Apple has effectively acknowledged that distinction before. In earlier comments around Apple Music’s sound features, Schusser said more than half of Apple Music’s worldwide subscriber base was listening in Spatial Audio. That usage pattern says a lot. Spatial Audio is easier to understand, easier to activate, and easier to enjoy without rebuilding the rest of someone’s listening setup.

Apple’s Audio Strategy Is Built Around Everyday Use

Apple’s broader strategy becomes easier to understand through this comparison. The company usually places the biggest emphasis on features that ordinary users can feel quickly, not just features enthusiasts can measure. Spatial Audio fits that pattern perfectly. It turns sound quality into an emotional experience rather than only a technical one.

That also explains why Apple invested so much in making Spatial Audio work across its ecosystem. The 2021 launch tied the feature closely to AirPods, Beats headphones with Apple chips, and built-in speakers on iPhone, iPad, and Mac.
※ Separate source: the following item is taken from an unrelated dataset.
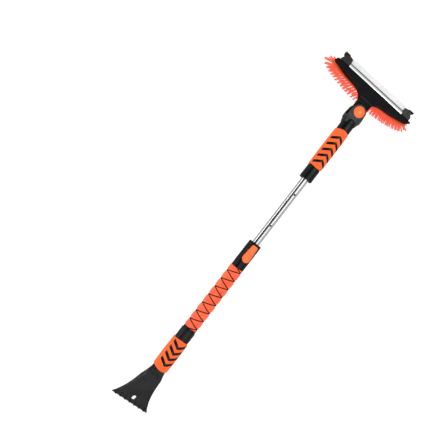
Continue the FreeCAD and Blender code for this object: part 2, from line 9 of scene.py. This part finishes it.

This was never meant to live only in a specialist corner of the service. Apple wanted it to become part of the mainstream Apple Music experience.

Lossless remains more limited by the practical realities of hardware. Wireless listening still dominates for many people. Hi-res playback still depends on wired gear and external equipment. That makes lossless feel more like a format for listeners who are prepared to chase its benefits, while Spatial Audio feels more like a feature that meets users where they already are.

The Stronger Upgrade Is the One People Can Feel

What makes Schusser’s comment interesting is that it cuts through marketing language. He is not saying lossless does not matter. He is saying that for most Apple Music subscribers, the sound change that truly lands is the one they can hear without effort. That is a practical way to think about product design.

It also helps explain Apple’s messaging over the last few years. Lossless completes the premium sound story and gives Apple Music stronger technical credibility. Spatial Audio gives the service something more distinctive and more immediately memorable. One feature satisfies the listener who wants higher fidelity. The other changes the way music feels in the room, in the headphones, or around the listener’s head.

Apple Music Spatial Audio is not replacing lossless. It is simply the feature that better matches the way most people listen now. Lossless remains a real advantage for people with the interest, the hardware, and the patience to appreciate it fully. Spatial Audio is the feature that most listeners can notice without being told what to listen for. For Apple, that makes it the more powerful everyday story.